31.8 Voice Analysis Practice
Voice Analysis Practice explores how authors craft distinct voices, examining techniques to shape tone, style, and character authenticity in fiction writing.
Voice analysis practice is the disciplined study of how a narrative voice is constructed on the sentence level and how that construction produces a recognizable authorial or narratorial identity across a text. It treats voice not as an abstract impression but as a measurable pattern built from concrete linguistic choices: diction, syntax, rhythm, sentence length variation, punctuation habits, figurative density, and the handling of free indirect discourse. The practice asks a writer to isolate passages from published fiction, or from their own drafts, and to interrogate exactly which mechanical choices generate the sensation of a distinct speaking presence.
Core components of a narrative voice
A working voice analysis breaks a passage into layers that can be examined independently before being reassembled into a whole impression.
Diction is the first layer: the register of vocabulary an author draws from — formal or colloquial, concrete or abstract, Latinate or Anglo-Saxon, technical or plain. A narrator who favors short Anglo-Saxon words produces a different texture than one who reaches for polysyllabic, Latinate constructions, even when describing the same event.
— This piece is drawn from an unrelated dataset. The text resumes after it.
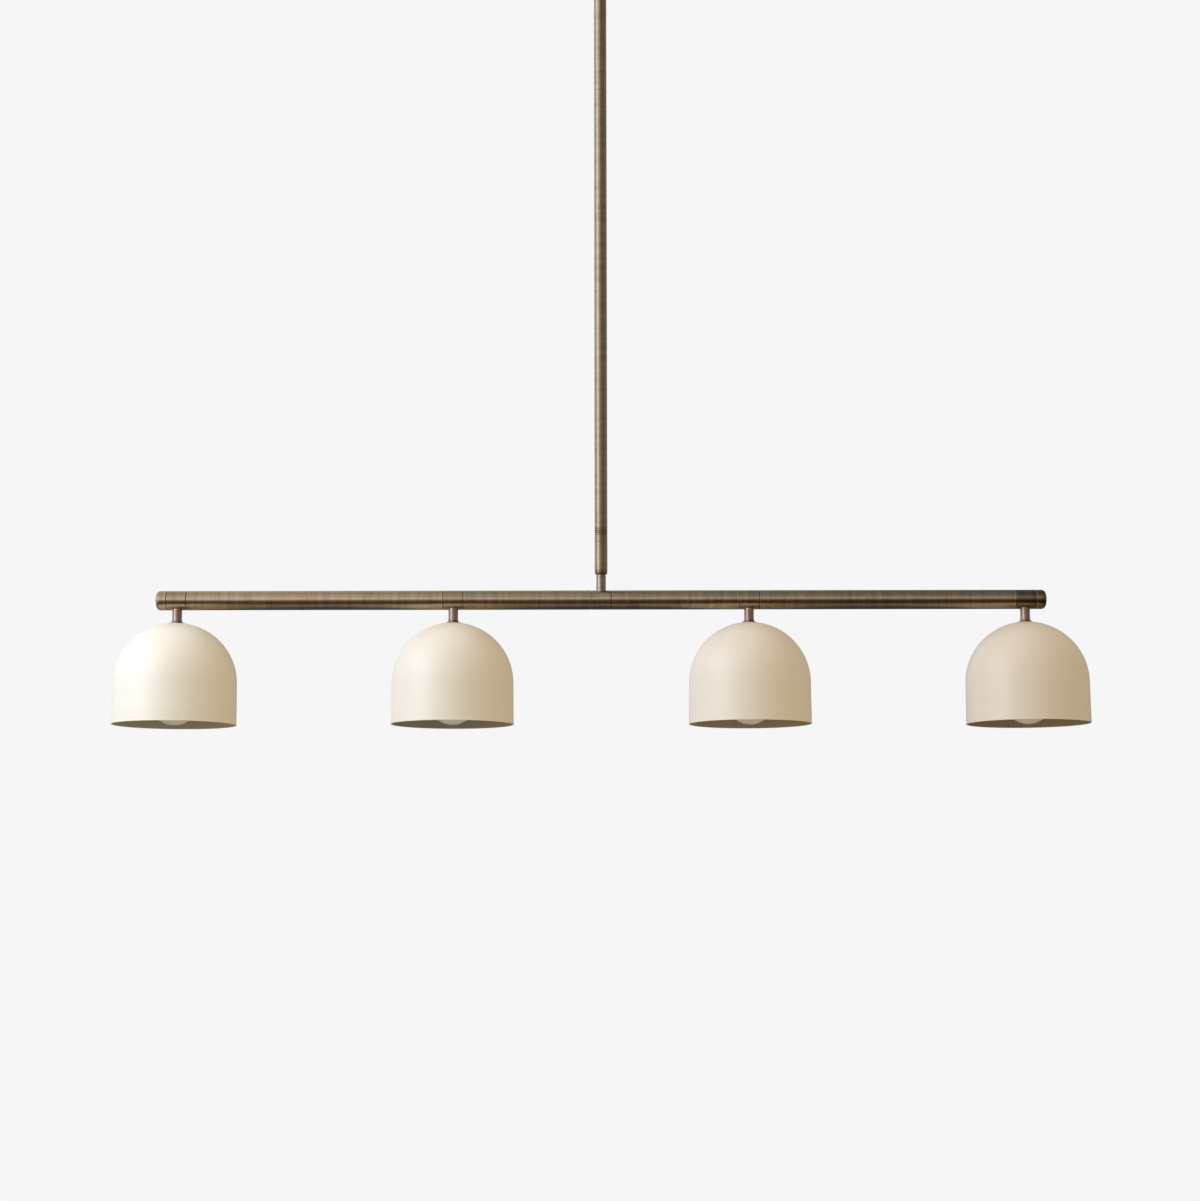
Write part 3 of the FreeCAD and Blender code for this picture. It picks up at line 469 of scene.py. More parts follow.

Syntax governs how those words are assembled. Sentence length, clause subordination, the frequency of fragments, and the placement of modifiers all shape pacing and emphasis. A voice built from long, cumulative sentences that pile on subordinate clauses reads as reflective or obsessive; one built from short, paratactic sentences reads as urgent or detached.
Rhythm emerges from the interaction of syntax with sound: the alternation of stressed and unstressed patterns, the use of repetition and parallelism, and the placement of pauses through punctuation. Reading a passage aloud is one of the most reliable ways to detect rhythmic signatures that silent reading can miss.
Point of view and psychic distance determine how close the prose sits to a character's interiority. A voice can move fluidly between reporting external action, summarizing thought, and rendering thought directly through free indirect discourse, and the specific pattern of that movement is itself a voice marker.
Tone and attitude describe the implicit stance the narrator takes toward the material — ironic, earnest, wry, elegiac — and this is usually detectable through word choice, understatement or overstatement, and the gap between what is stated and what is implied.
Method for analyzing a passage
A structured approach to voice analysis proceeds through repeatable steps rather than relying on impression alone.
- Select a bounded sample. A paragraph to a page is usually sufficient; too large a sample blurs local effects, too small a sample fails to reveal patterns.
- Read for first impression. Note the immediate emotional or attitudinal effect before any technical breakdown, since this impression is the target the technical analysis must explain.
- Mark sentence lengths and shapes. Count words per sentence, note the ratio of simple to complex sentences, and identify any recurring syntactic template.
- Catalog diction choices. List words that feel unusual, repeated, or tonally loaded, and classify their register.
- Trace point-of-view handling. Identify where the prose shifts between narration, summary, and direct interior rendering, and note the triggers for those shifts.
- Identify figurative patterns. Metaphor and simile families often cluster around particular semantic domains (mechanical, natural, bodily, financial) that reveal a narrator's or character's preoccupations.
- Synthesize. Reconnect the technical findings to the first impression, articulating exactly which choices produced which effects.
Comparative practice
Voice analysis becomes more precise when passages are compared rather than examined in isolation. Comparing two narrators within the same novel, or the same narrator at different emotional states, exposes which features are fixed markers of identity and which are variable expressions of mood or situation. Comparing an early draft of one's own work to a revised version performs the same function: it isolates exactly which edits shifted the voice and in what direction, turning revision into a controlled experiment rather than an intuitive pass.
Applying findings to original writing
The end goal of voice analysis is transferable control. Once a writer can name the mechanisms behind an admired voice — for example, a preference for verbless sentence fragments to compress time, or a habit of embedding judgment inside seemingly neutral description — those mechanisms become available as deliberate tools rather than accidents of imitation. Practicing voice analysis on a rotating set of authors, then attempting short exercises that isolate a single identified technique, builds a flexible repertoire a writer can draw on and combine when developing a voice appropriate to a specific project, character, or narrator, rather than defaulting to a single default mode across all work.